Exercise instructions:
Repeat the data verbatim.

** Begin Data block **

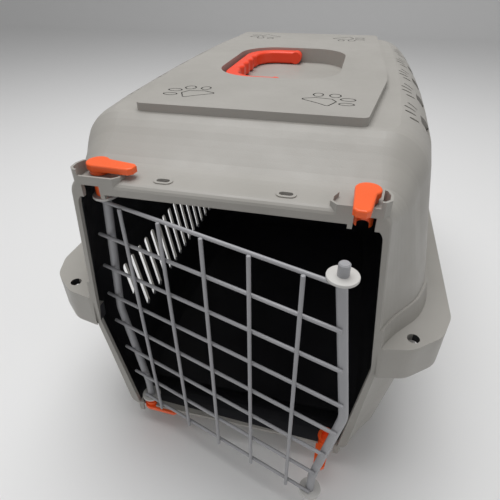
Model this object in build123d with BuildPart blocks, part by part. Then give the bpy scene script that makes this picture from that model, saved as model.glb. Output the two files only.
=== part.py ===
import math
import os

from build123d import *

os.makedirs("parts", exist_ok=True)

# Overall sizes, in millimetres. The front with the door faces -Y and the base rests on Z = 0.
seam_height = 178.0
waist_height = 155.0
shoulder_height = 285.0
deck_height = 314.0
plate_height = 320.0
groove_depth = 0.8
wall = 3.0
rim_width = 5.1
rim_depth = 3.5

# Each station is one cross-section of the two shells:
# y, half width at the waist, half width at the shoulder, top, shoulder radius,
# half width at the lower brim, bottom, base radius.
# Tops above the deck and bottoms below zero are trimmed flat afterwards.
stations = (
    (-240.0, 115.0, 102.5, 284.0, 8.0, 103.0, 34.0, 9.0),
    (-239.3, 115.8, 103.3, 285.7, 8.0, 103.8, 33.0, 9.0),
    (-238.0, 116.4, 103.9, 287.0, 8.5, 104.4, 32.4, 9.0),
    (-236.5, 116.9, 104.3, 287.8, 9.0, 104.9, 32.0, 9.0),
    (-234.0, 118.5, 105.0, 288.0, 10.5, 106.0, 32.0, 9.5),
    (-228.0, 122.5, 106.8, 288.0, 13.0, 109.0, 32.0, 11.0),
    (-220.0, 129.0, 109.5, 288.0, 16.0, 113.5, 32.0, 13.0),
    (-210.0, 138.5, 113.5, 289.4, 20.0, 120.0, 30.4, 16.0),
    (-200.0, 146.5, 118.0, 295.0, 24.0, 127.0, 24.5, 19.0),
    (-190.0, 151.0, 121.5, 302.0, 28.0, 131.5, 15.5, 22.0),
    (-180.0, 153.2, 126.5, 309.5, 31.0, 134.5, 5.5, 24.0),
    (-172.0, 154.2, 129.5, 314.0, 33.0, 136.0, -0.4, 24.0),
    (-160.0, 155.0, 132.0, 315.0, 35.0, 137.0, -1.0, 24.0),
    (-120.0, 156.0, 136.0, 315.0, 37.0, 138.0, -1.0, 24.0),
    (0.0, 157.0, 139.0, 315.0, 38.0, 139.0, -1.0, 24.0),
    (120.0, 156.0, 136.0, 315.0, 38.0, 138.0, -1.0, 24.0),
    (180.0, 154.0, 131.0, 315.0, 38.0, 136.0, -1.0, 24.0),
    (200.0, 150.0, 127.0, 312.0, 37.0, 131.5, 1.5, 24.0),
    (213.0, 142.5, 120.0, 306.5, 33.0, 124.0, 6.0, 22.0),
    (222.0, 133.0, 111.5, 299.5, 27.0, 115.0, 12.0, 20.0),
    (230.0, 121.5, 101.5, 290.5, 20.0, 104.5, 19.5, 17.0),
    (236.6, 108.0, 90.0, 279.0, 14.0, 92.0, 29.0, 13.0),
)
front_y = stations[0][0]
rear_y = stations[-1][0]
cavity_rear_y = rear_y - wall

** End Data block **

Reply to the task:
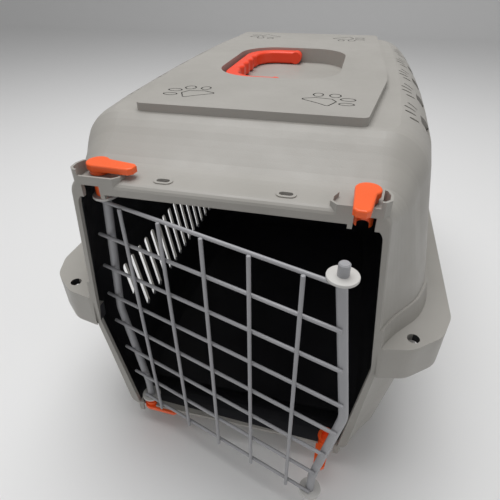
Model this object in build123d with BuildPart blocks, part by part. Then give the bpy scene script that makes this picture from that model, saved as model.glb. Output the two files only.
=== part.py ===
import math
import os

from build123d import *

os.makedirs("parts", exist_ok=True)

# Overall sizes, in millimetres. The front with the door faces -Y and the base rests on Z = 0.
seam_height = 178.0
waist_height = 155.0
shoulder_height = 285.0
deck_height = 314.0
plate_height = 320.0
groove_depth = 0.8
wall = 3.0
rim_width = 5.1
rim_depth = 3.5

# Each station is one cross-section of the two shells:
# y, half width at the waist, half width at the shoulder, top, shoulder radius,
# half width at the lower brim, bottom, base radius.
# Tops above the deck and bottoms below zero are trimmed flat afterwards.
stations = (
    (-240.0, 115.0, 102.5, 284.0, 8.0, 103.0, 34.0, 9.0),
    (-239.3, 115.8, 103.3, 285.7, 8.0, 103.8, 33.0, 9.0),
    (-238.0, 116.4, 103.9, 287.0, 8.5, 104.4, 32.4, 9.0),
    (-236.5, 116.9, 104.3, 287.8, 9.0, 104.9, 32.0, 9.0),
    (-234.0, 118.5, 105.0, 288.0, 10.5, 106.0, 32.0, 9.5),
    (-228.0, 122.5, 106.8, 288.0, 13.0, 109.0, 32.0, 11.0),
    (-220.0, 129.0, 109.5, 288.0, 16.0, 113.5, 32.0, 13.0),
    (-210.0, 138.5, 113.5, 289.4, 20.0, 120.0, 30.4, 16.0),
    (-200.0, 146.5, 118.0, 295.0, 24.0, 127.0, 24.5, 19.0),
    (-190.0, 151.0, 121.5, 302.0, 28.0, 131.5, 15.5, 22.0),
    (-180.0, 153.2, 126.5, 309.5, 31.0, 134.5, 5.5, 24.0),
    (-172.0, 154.2, 129.5, 314.0, 33.0, 136.0, -0.4, 24.0),
    (-160.0, 155.0, 132.0, 315.0, 35.0, 137.0, -1.0, 24.0),
    (-120.0, 156.0, 136.0, 315.0, 37.0, 138.0, -1.0, 24.0),
    (0.0, 157.0, 139.0, 315.0, 38.0, 139.0, -1.0, 24.0),
    (120.0, 156.0, 136.0, 315.0, 38.0, 138.0, -1.0, 24.0),
    (180.0, 154.0, 131.0, 315.0, 38.0, 136.0, -1.0, 24.0),
    (200.0, 150.0, 127.0, 312.0, 37.0, 131.5, 1.5, 24.0),
    (213.0, 142.5, 120.0, 306.5, 33.0, 124.0, 6.0, 22.0),
    (222.0, 133.0, 111.5, 299.5, 27.0, 115.0, 12.0, 20.0),
    (230.0, 121.5, 101.5, 290.5, 20.0, 104.5, 19.5, 17.0),
    (236.6, 108.0, 90.0, 279.0, 14.0, 92.0, 29.0, 13.0),
)
front_y = stations[0][0]
rear_y = stations[-1][0]
cavity_rear_y = rear_y - wall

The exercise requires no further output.